In a breakout session Sept. 22, Sheila Gilbert, national president of the Society of St. Vincent de Paul, urged members of volunteer agencies to make sure “every person you interact with becomes a volunteer for you.”
Gilbert said those in poverty should not simply be given help but must be considered “one of us.”
And that's not the only change she thinks should happen in how social agencies operate. She thinks such groups need to focus on how to better share resources with other organizations doing similar work.
“Helping people survive, we're good at that,” she said, noting that social service agencies need to do more long-term thinking, planning and collaborating.
The Society of St. Vincent de Paul, based in St. Louis, is a Catholic lay organization committed to helping the poor around the world. Gilbert acknowledged that the organization, like many other social service groups, can become accustomed to “patching lives together” and essentially “living in tyranny of moment” by helping those in poverty get through each crisis as it comes up.
She said the way many organizations operate is very similar to how those in the cycle of poverty function: focusing on one crisis at a time. As she put it, one week they try to come up with cash to pay the electric bill and then another week they avoid being evicted “without getting a chance to step back or make a plan.”
Gilbert said social service agencies experience that same frustration especially as they work with fewer resources and end up taking on more caseloads.
What she hopes will happen is a renewed sense that “we are all in poverty together and there has to be a better way for us to work together to make a difference.”
Delivering a keynote address at the summit was Peter Edelman, a professor at Georgetown University Law Center and author of the new book “So Rich, So Poor: Why It's So Hard to End Poverty in America.” He, too, acknowledged the major workload faced by those trying to eradicate poverty and then asked them to do even more.

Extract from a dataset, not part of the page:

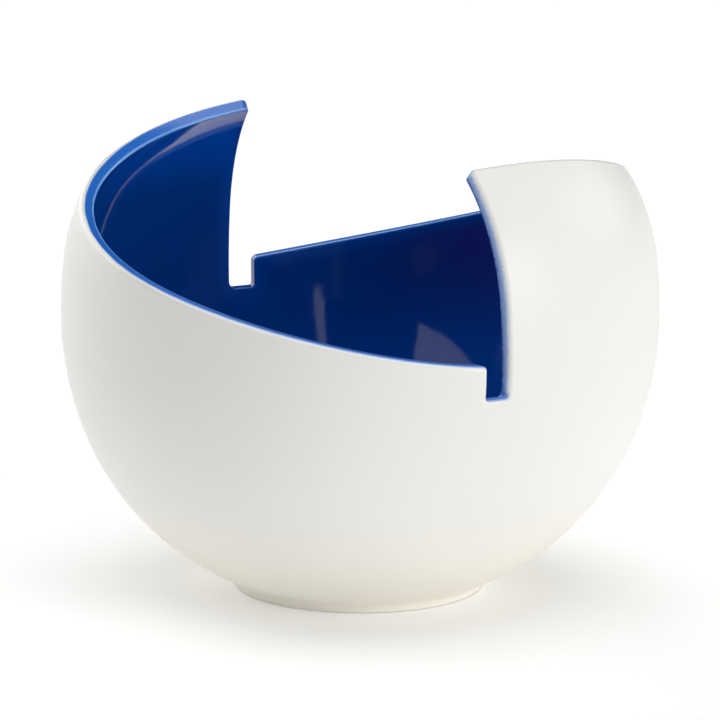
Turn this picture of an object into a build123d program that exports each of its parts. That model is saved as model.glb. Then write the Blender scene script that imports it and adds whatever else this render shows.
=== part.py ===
from build123d import *

import os
from math import acos, asin, atan2, comb, cos, degrees, radians, sin, sqrt

# Yarn bowl: one slip-cast ceramic shell on a low foot ring, and its coats of glaze.
# Millimetres, +Z up, origin at the centre of the face that the foot ring rests on.
# Azimuths are in degrees, counter-clockwise from +X, and the bowl's front faces -Y.
# The rim is a two-start spiral. Each half starts low beside one yarn slot and climbs
# clockwise, seen from above, through half a turn to a tall wing at the other slot.

# Wall
belly_radius = 77.5  # widest outside radius
belly_height = 72.5  # height of the widest place
wall = 3.8  # glazed wall, from outside face to inside face
glaze = 0.35  # thickness of every coat of glaze

# Outside profile: tangent arcs that start upright at the widest place
flank_up_radius = 130.0
flank_up_turn = 6.4
shoulder_radius = 52.7
shoulder_top_angle = 60.0  # the shell is cast up to here, above the highest rim
flank_down_radius = 84.0
flank_down_turn = 21.8
basin_radius = 70.6

# Foot ring and inside floor
foot_radius = 32.4
foot_ring_width = 5.0
foot_recess = 1.5
bare_band = 0.5  # the glaze is wiped off this far above the resting face
floor_height = 5.6
floor_blend_radius = 30.0

# Rim: control heights of the Bezier curve that the outer edge follows with azimuth
half_turn = 180.0
front_rim = (72.9, 74.3, 90.8, 89.8, 109.7, 115.6, 119.9)  # front slot to left wing
back_rim = (72.3, 76.5, 89.4, 115.1, 122.0, 119.9)  # back slot to right wing

# Yarn slots: the azimuth is where the wing's face meets the widest outside radius,
# and the twist turns that face away from radial
slot_corner = 1.0
front_slot_azimuth = -61.4
front_slot_twist = 6.3
front_slot_width = 5.9
front_slot_floor = 64.5
back_slot_azimuth = 118.4
back_slot_twist = -7.2
back_slot_width = 7.4
back_slot_floor = 64.9

# Tools that cut the openings reach this far past the clay
reach_out = 6.0
reach_in = 30.0
guard_width = 15.0  # keeps each rim's tool off the wing beside its low end
guard_length = 48.0
overrun = 8.0  # degrees, at both ends of each half rim
rim_steps = 24
cut_top = 135.0


def along(point, distance, angle):
    """The point in the wall's section at a distance from another, at an angle above level."""
    turn = radians(angle)
    return (point[0] + distance * cos(turn), point[1] + distance * sin(turn))


# Centres of the profile's arcs in the wall's section, as (radius, height)
flank_up_centre = (belly_radius - flank_up_radius, belly_height)
shoulder_centre = along(flank_up_centre, flank_up_radius - shoulder_radius, flank_up_turn)
flank_down_centre = (belly_radius - flank_down_radius, belly_height)
basin_centre = along(flank_down_centre, flank_down_radius - basin_radius, -flank_down_turn)
shoulder_start = along(flank_up_centre, flank_up_radius, flank_up_turn)[1]

# The inside floor is flat, and an arc blends it into the inside of the basin
blend_rise = floor_height + floor_blend_radius - basin_centre[1]
blend_reach = sqrt((basin_radius - wall - floor_blend_radius) ** 2 - blend_rise**2)
blend_centre = (basin_centre[0] + blend_reach, basin_centre[1] + blend_rise)
blend_angle = degrees(atan2(blend_rise, blend_reach))


def wall_arc(height):
    """Centre and radius of the arc that the outside face follows at a rim height."""
    if height > shoulder_start:
        return shoulder_centre, shoulder_radius
    if height > belly_height:
        return flank_up_centre, flank_up_radius
    return flank_down_centre, flank_down_radius


def wall_lean(height):
    """How far the outside face looks up from level at a height, in radians."""
    centre, radius = wall_arc(height)
    return asin((height - centre[1]) / radius)


def wall_point(height, depth):
    """The point at a depth under the outside face, square to that face at a height."""
    centre, radius = wall_arc(height)
    return along(centre, radius - depth, degrees(wall_lean(height)))


def foot_angle(depth):
    """The angle on the basin's arc where it meets the side of the foot ring."""
    return -degrees(acos((foot_radius - depth - basin_centre[0]) / (basin_radius - depth)))


def draw_wall(depth, low_angle):
    """Arcs of one face of the wall, from an angle on the basin up to the shoulder's top."""
    basin_sweep = -flank_down_turn - low_angle
    shoulder_sweep = shoulder_top_angle - flank_up_turn
    CenterArc(basin_centre, basin_radius - depth, low_angle, basin_sweep)
    CenterArc(flank_down_centre, flank_down_radius - depth, -flank_down_turn, flank_down_turn)
    CenterArc(flank_up_centre, flank_up_radius - depth, 0, flank_up_turn)
    CenterArc(shoulder_centre, shoulder_radius - depth, flank_up_turn, shoulder_sweep)


def draw_inside(depth):
    """The flat floor, its blend and the wall above it, at a depth under the outside."""
    radius = floor_blend_radius + wall - depth
    level = blend_centre[1] - radius
    Line((0, level), (blend_centre[0], level))
    CenterArc(blend_centre, radius, -90, 90 + blend_angle)
    draw_wall(depth, blend_angle)


def draw_top(outer_depth, inner_depth):
    """The line across the wall at the shoulder's top."""
    outer = along(shoulder_centre, shoulder_radius - outer_depth, shoulder_top_angle)
    inner = along(shoulder_centre, shoulder_radius - inner_depth, shoulder_top_angle)
    Line(outer, inner)


def slot_plane(azimuth, twist):
    """Origin on the wing's face, X outward along it, Y towards the wing, Z up."""
    origin = (belly_radius * cos(radians(azimuth)), belly_radius * sin(radians(azimuth)), 0)
    outward = (cos(radians(azimuth + twist)), sin(radians(azimuth + twist)), 0)
    return Plane(origin=origin, x_dir=outward, z_dir=(0, 0, 1))


def rim_height(controls, fraction):
    """Height of the rim's outer edge at a fraction of the half turn."""
    order = len(controls) - 1
    return sum(
        comb(order, i) * height * fraction**i * (1 - fraction) ** (order - i)
        for i, height in enumerate(controls)
    )


def rim_edge(azimuth, controls, depth, drop):
    """A curve beside the rim: where the rim's cut, lowered by a drop, reaches a depth."""
    points = []
    fractions = []
    for step in range(rim_steps + 1):
        turn = -overrun + (half_turn + 2 * overrun) * step / rim_steps
        height = rim_height(controls, turn / half_turn)
        reached = wall_point(height, depth)
        lean = wall_lean(height)
        radius = reached[0] + drop * sin(lean)
        level = reached[1] - drop * cos(lean)
        heading = radians(azimuth - turn)
        points.append(Vector(radius * cos(heading), radius * sin(heading), level))
        fractions.append(step / rim_steps)
    return Edge.make_spline(points, parameters=fractions)


def rim_opening(azimuth, twist, width, controls, drop):
    """Everything above one half of the rim, which is cut square to the wall."""
    outer = rim_edge(azimuth, controls, -reach_out, drop)
    inner = rim_edge(azimuth, controls, reach_in, drop)
    cut = Face.make_surface_from_curves(outer, inner)
    with BuildPart() as opening:
        extrude(cut, amount=cut_top, dir=(0, 0, 1))
        with Locations(slot_plane(azimuth, twist)):
            with Locations((2 * reach_out, -width / 2, 0)):
                Box(
                    guard_length,
                    guard_width,
                    3 * cut_top,
                    align=(Align.MAX, Align.MIN, Align.CENTER),
                    mode=Mode.SUBTRACT,
                )
    return opening.part


def slot_opening(azimuth, twist, width, floor, drop):
    """A yarn slot with its rounded floor corners, carried up past the wing's tip."""
    frame = slot_plane(azimuth, twist)
    start = frame.origin - frame.x_dir * reach_in
    bottom = floor - drop
    with BuildPart() as opening:
        with BuildSketch(Plane(origin=start, x_dir=frame.y_dir, z_dir=frame.x_dir)) as profile:
            with Locations((-width / 2, (bottom + cut_top) / 2)):
                Rectangle(width + 2 * drop, cut_top - bottom)
            fillet(profile.vertices().group_by(Axis.Y)[0], radius=slot_corner + drop)
        extrude(amount=reach_in + reach_out)
    return opening.part


def openings(drop):
    """What is open above the rim and in the slots, grown by a drop into the clay."""
    front = (front_slot_azimuth, front_slot_twist, front_slot_width)
    back = (back_slot_azimuth, back_slot_twist, back_slot_width)
    return [
        rim_opening(*front, front_rim, drop),
        rim_opening(*back, back_rim, drop),
        slot_opening(*front, front_slot_floor, drop),
        slot_opening(*back, back_slot_floor, drop),
    ]


os.makedirs("parts", exist_ok=True)
clay_openings = openings(glaze)
glazed_openings = openings(0)
foot_inner_radius = foot_radius - foot_ring_width
clay_foot_radius = foot_radius - glaze

# The fired clay: foot ring, wall, rim and slots in one casting
with BuildPart() as bowl_body:
    with BuildSketch(Plane.XZ):
        with BuildLine():
            Polyline(
                (0, floor_height - glaze),
                (0, foot_recess),
                (foot_inner_radius, foot_recess),
                (foot_inner_radius, 0),
                (clay_foot_radius, 0),
                along(basin_centre, basin_radius - glaze, foot_angle(glaze)),
            )
            draw_wall(glaze, foot_angle(glaze))
            draw_top(glaze, wall - glaze)
            draw_inside(wall - glaze)
        make_face()
    revolve(axis=Axis.Z)
    for cutter in clay_openings:
        add(cutter, mode=Mode.SUBTRACT)
bowl_body.part.label = "bowl_body"
export_step(bowl_body.part, "parts/bowl_body.step")

# The gloss coat over the floor and the inside of the wall
with BuildPart() as inner_glaze:
    with BuildSketch(Plane.XZ):
        with BuildLine():
            Line((0, floor_height - glaze), (0, floor_height))
            draw_inside(wall - glaze)
            draw_top(wall - glaze, wall)
            draw_inside(wall)
        make_face()
    revolve(axis=Axis.Z)
    for cutter in glazed_openings:
        add(cutter, mode=Mode.SUBTRACT)
inner_glaze.part.label = "inner_glaze"
export_step(inner_glaze.part, "parts/inner_glaze.step")

# The satin coat over the outside, down the side of the foot to its bare band
with BuildPart() as outer_glaze:
    with BuildSketch(Plane.XZ):
        with BuildLine():
            Polyline(
                along(basin_centre, basin_radius, foot_angle(0)),
                (foot_radius, bare_band),
                (clay_foot_radius, bare_band),
                along(basin_centre, basin_radius - glaze, foot_angle(glaze)),
            )
            draw_wall(0, foot_angle(0))
            draw_top(0, glaze)
            draw_wall(glaze, foot_angle(glaze))
        make_face()
    revolve(axis=Axis.Z)
    for cutter in glazed_openings:
        add(cutter, mode=Mode.SUBTRACT)
outer_glaze.part.label = "outer_glaze"
export_step(outer_glaze.part, "parts/outer_glaze.step")

# The paler coat over the cut rim and round both slots, between the two coats above
with BuildPart() as rim_glaze:
    with BuildSketch(Plane.XZ):
        with BuildLine():
            draw_wall(glaze, blend_angle)
            draw_top(glaze, wall - glaze)
            draw_wall(wall - glaze, blend_angle)
            Line(
                along(basin_centre, basin_radius - glaze, blend_angle),
                along(basin_centre, basin_radius - wall + glaze, blend_angle),
            )
        make_face()
    revolve(axis=Axis.Z)
    add(bowl_body.part, mode=Mode.SUBTRACT)
    for cutter in glazed_openings:
        add(cutter, mode=Mode.SUBTRACT)
rim_glaze.part.label = "rim_glaze"
export_step(rim_glaze.part, "parts/rim_glaze.step")

# The coat in the recess inside the foot ring
with BuildPart() as underside_glaze:
    with BuildSketch(Plane.XY.offset(foot_recess - glaze)):
        Circle(foot_inner_radius)
    extrude(amount=glaze)
underside_glaze.part.label = "underside_glaze"
export_step(underside_glaze.part, "parts/underside_glaze.step")
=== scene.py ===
from math import comb

import bpy
import numpy as np
from mathutils import Matrix, Vector
from mathutils.geometry import delaunay_2d_cdt


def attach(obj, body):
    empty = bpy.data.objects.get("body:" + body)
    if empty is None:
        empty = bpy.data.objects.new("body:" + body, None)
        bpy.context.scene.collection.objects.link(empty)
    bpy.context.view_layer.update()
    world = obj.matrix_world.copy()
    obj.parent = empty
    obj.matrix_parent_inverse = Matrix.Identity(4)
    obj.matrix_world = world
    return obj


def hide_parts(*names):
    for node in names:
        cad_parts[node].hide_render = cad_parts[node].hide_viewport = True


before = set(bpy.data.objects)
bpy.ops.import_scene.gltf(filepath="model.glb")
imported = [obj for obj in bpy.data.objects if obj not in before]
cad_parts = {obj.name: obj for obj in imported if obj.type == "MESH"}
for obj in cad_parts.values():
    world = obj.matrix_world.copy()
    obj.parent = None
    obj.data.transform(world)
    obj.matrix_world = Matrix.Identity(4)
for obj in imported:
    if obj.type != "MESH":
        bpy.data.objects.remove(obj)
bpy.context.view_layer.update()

# A slip-cast ceramic yarn bowl. Its wall is a surface of revolution, trimmed by a two-start
# spiral rim and two yarn slots. Every point of the glazed surface is named by an azimuth,
# by the distance up the outside profile from the foot, and by the depth under the outside.
# The shape is worked out in millimetres, and meshes are made in metres.
MM = 0.001

# Outside profile: tangent arcs that start upright at the widest place
BELLY_RADIUS = 77.5
BELLY_HEIGHT = 72.5
WALL = 3.8
GLAZE = 0.35
FLANK_UP_RADIUS = 130.0
FLANK_UP_TURN = np.radians(6.4)
SHOULDER_RADIUS = 52.7
SHOULDER_TOP = np.radians(62.0)
FLANK_DOWN_RADIUS = 84.0
FLANK_DOWN_TURN = np.radians(21.8)
BASIN_RADIUS = 70.6

# Foot ring and inside floor
FOOT_RADIUS = 32.4
FOOT_RING_WIDTH = 5.0
FOOT_RECESS = 1.5
FOOT_JOINT_ROUND = 2.8
FOOT_EDGE_ROUND = 0.4
BARE_BAND = 0.5
FLOOR_HEIGHT = 5.6
FLOOR_BLEND_RADIUS = 30.0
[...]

Edelman told participants he knew they were “stretched” but said they needed to also be active in advocating for public policy change: electing those who understand issues facing the poor and then to “keep on lighting fire under these leaders.”
Currently, there are more than 46 million people living in poverty in the United States, he said, and that number would double if there were no government programs in place to help them.
“We're sort of out of tricks to help these people,” he said, stressing that government leaders need to take action.
“Get civic leaders to see what's happening,” he stressed, urging those in social service agencies to invite people to see the work they do.
At the summit, those who work every day with those in need experienced a dose of what these people experience through a poverty simulation.
During the exercise, participants were assigned to take on the role of a person — such as a single mother, an unemployed man, a senior citizen — and were given a packet of information about that person's assets and responsibilities. For the next two hours — simulating four 15-minute weeks — the participants tried to meet their responsibilities while making ends meet.
Greg Kepferle, CEO of Catholic Charities of Santa Clara County, Calif., who coordinated the program at the summit, said his agency has been running the simulation program for the past four years with the group Step Up Silicon Valley, a collaborative effort by Catholic Charities and local nonprofit service providers, faith-based organizations and government representatives.
He told Catholic News Service the simulation program — which makes people understand the amount of frustrations and challenges people in poverty experience on a daily basis — has been offered to high school students, CEOs, politicians and stay-at-home moms.
“The first step to eliminate poverty is to be aware of it,” he said.
Summit participants certainly were already aware of the poor's struggles, but Kepferle said the simulation experience reiterated what one of the event's speakers, columnist E.J. Dionne, said: “It's not that the poor have too little responsibilities; they are drowning in responsibility.”